Say we have 5 nodes in a cluster and we have 5 instances of the service. On simple testing a node is behaving as sticky where all the requests I am sending are being served by only one node. In the scenario when we have high volume of requests that come in, can other instances be automatically used to serve the traffic. How do we handle such scale out situations in service fabric?

Thanks!

3

3 Answers

1
votes

Usually there's no need to use partitioning for stateless SF services, so avoid that if you can:

more on SF partitioning, including why its not normally used for stateless services

If you're using the ServiceProxy API, it will maintain sticky connections to a given physical node in the cluster. If you're (say) exposing HTTP endpoints, you'll have one for each physical instance in the cluster (meaning you'll end up talking to one at a time, unless you manually cycle thru them). You can avoid this by:

  1. Creating a new proxy instance for each call, which tends to be expensive if you do it alot (or manually cycle thru the list of instance endpoint URLs, which can be tedious and/or expensive)

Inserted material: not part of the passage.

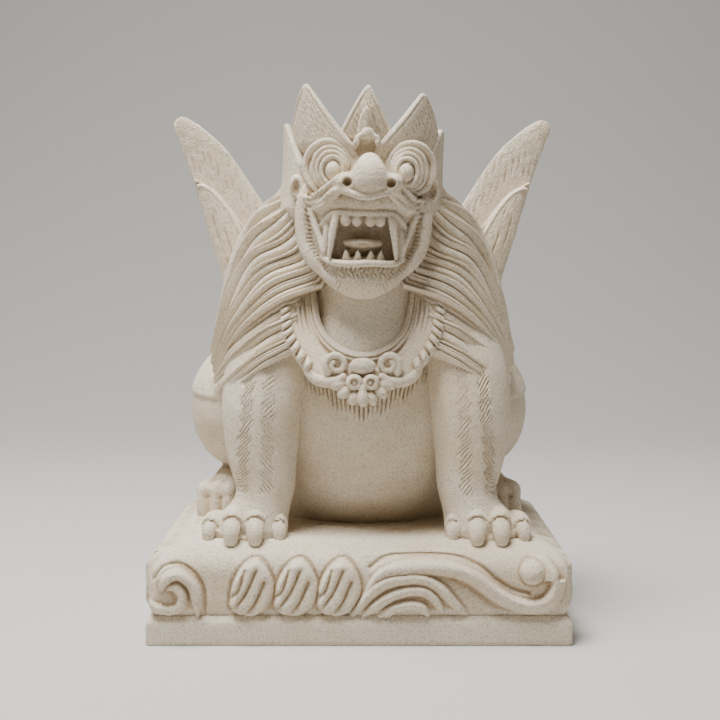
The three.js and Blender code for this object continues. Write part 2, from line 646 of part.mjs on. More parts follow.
function wing(side) {
  const outer = onSide([
    [30, 12, 44], [33.4, 9, 57.5], [36.6, 8, 68], [40, 8, 80], [43.4, 8, 90], [44.2, 8, 94.2],
  ], side);
  const inner = onSide([
    [13, 10, 52], [18.2, 9, 66], [23.5, 8.5, 75], [31.5, 8, 87], [38.2, 8, 93.4], [42, 8, 95.4],
  ], side);
  const covertOuter = onSide([
    [30, 8, 44], [33.2, 7, 57.5], [36.4, 7, 68], [39.2, 7, 77.5], [39.8, 7, 80],
  ], side);
  const covertInner = onSide([
    [14, 8, 50], [20, 7, 58], [26.6, 7, 67.4], [33.8, 7, 77], [39.6, 7, 80.6],
  ], side);
  const frame = side > 0 ? rightWingFrame : figureFrame;
  return join([
    blade(outer, inner, frame, { thick: [4, 1.8], ribs: 2, rise: 0.7, steps: 5 }),
    blade(covertOuter, covertInner, frame, { thick: [7, 3.6], ribs: 2, rise: 0.7, steps: 3 }),
  ]);
}

// Tail: rises from the rump against the back and opens into a tuft of flames

function tail() {
  const stem = [
    [0, 28, 2, 2.6, 2.6], [1, 29.5, 14, 2.4, 2.4], [-0.8, 29, 26, 2.2, 2.2], [0.6, 25.5, 38, 2, 2],
  ];
  const parts = [sweep(stem, figureFrame, { sides: 5, steps: 4 })];
  for (const [x, top] of [[-4.5, 50], [0, 57], [4.5, 50]]) {
    const flame = [[0.4 + x * 0.2, 24.5, 36, 1.6, 1.6], [x * 0.9, 23.8, 44, 2.4, 1.8],
      [x * 0.8 + 0.6, 22.6, top - 3, 1.2, 1.1], [x * 0.6, 22, top, 0.3, 0.3]];
    parts.push(sweep(flame, figureFrame, { sides: 4, steps: 2, twist: 0 }));
  }
  return join(parts);
}

// The statue: everything is one stone

function head() {
  return join([skull(), nose(), eye(-1), eye(1)])
    .subtract(mouthHollow())
    .subtract(nostrils())
    .add(lipsAndTeeth())
    .add(browsAndEars())
    .add(crown());
}

function statue() {
  return join([
    plinth(), frontRelief(),
    trunk(), foreleg(-1), foreleg(1), hindleg(-1), hindleg(1),
    mane(), collar(), wing(-1), wing(1), tail(), head(),
  ]);
}

function meshOf(name, whole, material) {
  const { vertProperties, triVerts } = whole.getMesh();
  const geometry = new THREE.BufferGeometry();
  geometry.setAttribute('position', new THREE.BufferAttribute(vertProperties, 3));
  geometry.setIndex(new THREE.BufferAttribute(triVerts, 1));
  geometry.computeVertexNormals();
  const mesh = new THREE.Mesh(geometry, material);
  mesh.name = name;
  return mesh;
}

const limestone = new THREE.MeshStandardMaterial({ color: 0xd9c9ae, roughness: 0.92, metalness: 0 });

const singha = new THREE.Group();
singha.add(meshOf('singha_statue', statue(), limestone));

export default singha;
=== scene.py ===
"""A seated winged temple lion (singha) on its plinth, carved from one block of soft pale limestone.

The block is dressed from the ground up: plinth, body, legs, haunches, tail, wings, mane, collar, head
and crown. It is all one stone, drawn as several meshes so that each keeps a workable number of faces.
Z is up and the lion faces -Y. The body is set out in hundredths of the lion's height above the plinth.
"""

import math

import bpy
import numpy as np
from mathutils import Euler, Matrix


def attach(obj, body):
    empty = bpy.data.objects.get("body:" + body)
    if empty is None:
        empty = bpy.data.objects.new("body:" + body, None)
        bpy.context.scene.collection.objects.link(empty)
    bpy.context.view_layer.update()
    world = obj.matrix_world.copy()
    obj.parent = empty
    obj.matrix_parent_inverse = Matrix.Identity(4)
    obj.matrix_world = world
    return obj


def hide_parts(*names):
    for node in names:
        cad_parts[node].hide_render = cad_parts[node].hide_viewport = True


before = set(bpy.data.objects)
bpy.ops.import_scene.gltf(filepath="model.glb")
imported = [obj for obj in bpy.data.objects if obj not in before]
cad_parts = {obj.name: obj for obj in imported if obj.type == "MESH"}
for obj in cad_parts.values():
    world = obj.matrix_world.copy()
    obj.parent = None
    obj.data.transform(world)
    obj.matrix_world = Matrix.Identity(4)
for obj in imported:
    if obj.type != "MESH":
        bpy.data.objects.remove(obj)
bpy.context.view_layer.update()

# Plinth slab
# A plain rectangular slab with a chamfered top edge, sawn and rubbed smooth, with small knocks along
# its edges. Everything else on the block stands on it.

MM = 0.001
slab_half = np.array([190.0, 150.0])
slab_top = 26.0
stone_cream = (0.785, 0.655, 0.460, 1)
# the stone's paler tone, also used as a painted highlight on what stands proud
stone_pale_and_highlight = (0.895, 0.810, 0.665, 1)
# warm tan laid into the hollows as painted shade
hollow_shade_tan = (0.440, 0.300, 0.165, 1)
stone_grey = (0.330, 0.280, 0.215, 1)


def rough(points, size):
    """Unevenness from -1 to 1: four slanting sine waves about `size` apart, multiplied in pairs."""
    x, y, z = (points / size).T * 2 * math.pi
    first = np.sin(0.83 * x + 0.31 * y + 0.47 * z) * np.sin(0.23 * x - 0.71 * y + 0.57 * z + 1.3)
    second = np.sin(1.71 * x - 0.93 * y - 1.13 * z + 0.4) * np.sin(0.61 * x + 1.87 * y + 1.31 * z + 2.1)
    return 0.65 * first + 0.35 * second


def uneven(grid, size):
    """The same unevenness over a grid of points."""
    return rough(grid.reshape(-1, 3), size).reshape(grid.shape[:-1])


def triangles_of(quads):
    """Each quad (a, b, c, d) as the triangles (a, b, c) and (a, c, d)."""
    quads = quads.reshape(-1, 4)
    return np.concatenate([quads[:, [0, 1, 2]], quads[:, [0, 2, 3]]])


def skin(rings, ends="middle"):
    """A closed shell through an array of rings [ring, point, xyz]. Each ring joins the next one; the
    first and last rings close to their middle, or along a seam where point k meets point m - 1 - k."""
    rings = np.asarray(rings, dtype=float)
    if ends == "middle":
        first = np.broadcast_to(rings[0].mean(axis=0), rings[0].shape)
        last = np.broadcast_to(rings[-1].mean(axis=0), rings[-1].shape)
    else:
        first = (rings[0] + rings[0][::-1]) / 2
        last = (rings[-1] + rings[-1][::-1]) / 2
    rings = np.concatenate([first[None], rings, last[None]])
    count, around = rings.shape[:2]
    i, j = np.meshgrid(np.arange(count - 1), np.arange(around), indexing="ij")
    k = (j + 1) % around
    quads = np.stack([i * around + j, i * around + k, (i + 1) * around + k, (i + 1) * around + j], axis=-1)
    return welded(rings.reshape(-1, 3), triangles_of(quads))


def welded(points, triangles):
    """Points that lie within a thousandth of each other made one, and the triangles that this empties
    left out."""
    keys = np.round(points * 1000).astype(np.int64)
    _, first, place = np.unique(keys, axis=0, return_index=True, return_inverse=True)
    triangles = place.reshape(-1)[triangles]
    a, b, c = triangles.T
    triangles = triangles[(a != b) & (b != c) & (c != a)]
    return points[first], triangles


def corner_normals(points, triangles):
    """Unit normal of each point: the sum of the cross products of its triangles' sides."""
    a, b, c = (points[triangles[:, k]] for k in range(3))
    faces = np.cross(b - a, c - a)
    total = np.stack([sum(
        np.bincount(triangles[:, k], faces[:, axis], len(points)) for k in range(3)
    ) for axis in range(3)], axis=-1)
    return total / np.maximum(np.linalg.norm(total, axis=1, keepdims=True), 1e-12)


def hollow_of(points, triangles, reach):
    """How deep a point lies below its surroundings, 0 to 1: the surface is evened out by averaging
    each point with its neighbours, and the point's distance under that surface is divided by reach."""
    ends = np.concatenate([triangles[:, [0, 1]], triangles[:, [1, 2]], triangles[:, [2, 0]]])
    degree = np.maximum(np.bincount(ends[:, 0], minlength=len(points)), 1)[:, None]
    even = points.copy()
    for _ in range(evening_passes):
        pulled = np.stack([
            np.bincount(ends[:, 0], even[ends[:, 1], axis], len(points)) for axis in range(3)
        ], axis=-1)
        even = 0.4 * even + 0.6 * pulled / degree
    depth = ((even - points) * corner_normals(points, triangles)).sum(axis=1)
    return np.clip(depth / reach, -1, 1)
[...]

  2. Put a load balancer in front of your cluster and configure all traffic from your clients to SF nodes to be forwarded thru that. The load balancer can be configured for Round-Robin, etc. style semantics:

Azure Load Balancer

Azure Traffic Manager

Good luck!

1
votes

You can query the request using the reverse proxy installed on each node. Using the https://docs.microsoft.com/en-us/azure/service-fabric/service-fabric-reverseproxy

The reverse proxy then resolve the endpoint for you. If you have multiple instances of the a stateless service then it will forward your request to a random one.

If during heavy load you can increase the instance count of your service and the proxy then include the new instances automatically.

1
votes

I will assume you are calling your services from outside your cluster. If yes, your problem is not specific for Service Fabric, it is Azure VMSS + LB.

Service Fabric runs on top of Virtual Machines Scale Set, these VMs are created behind a Load Balancer, when the client connects to your service, they are creating a connection through the load balancer to your service, whenever a connection is open, the load balancer assign one target VM for handling your request, and any request made from your client, while using the same connection(keep alive), will be handled by the same node, this is why your load goes to a single node.

LB won't round robin the requests because they are using the same connection, it is a limitation(feature) of the LB, to work around this problem, you should open multiple connections or use multiple clients(instances).

This is for default distribution mode(Hash-based). You have to check also the routing rules in the LB to check if the distribution mode is Hash-based(5 tuple= ip+port) or if it is IP affinity mode(ip only), otherwise multiple connections from same IP will still be linked to same node.

Source: Azure Load Balaner Distribution Mode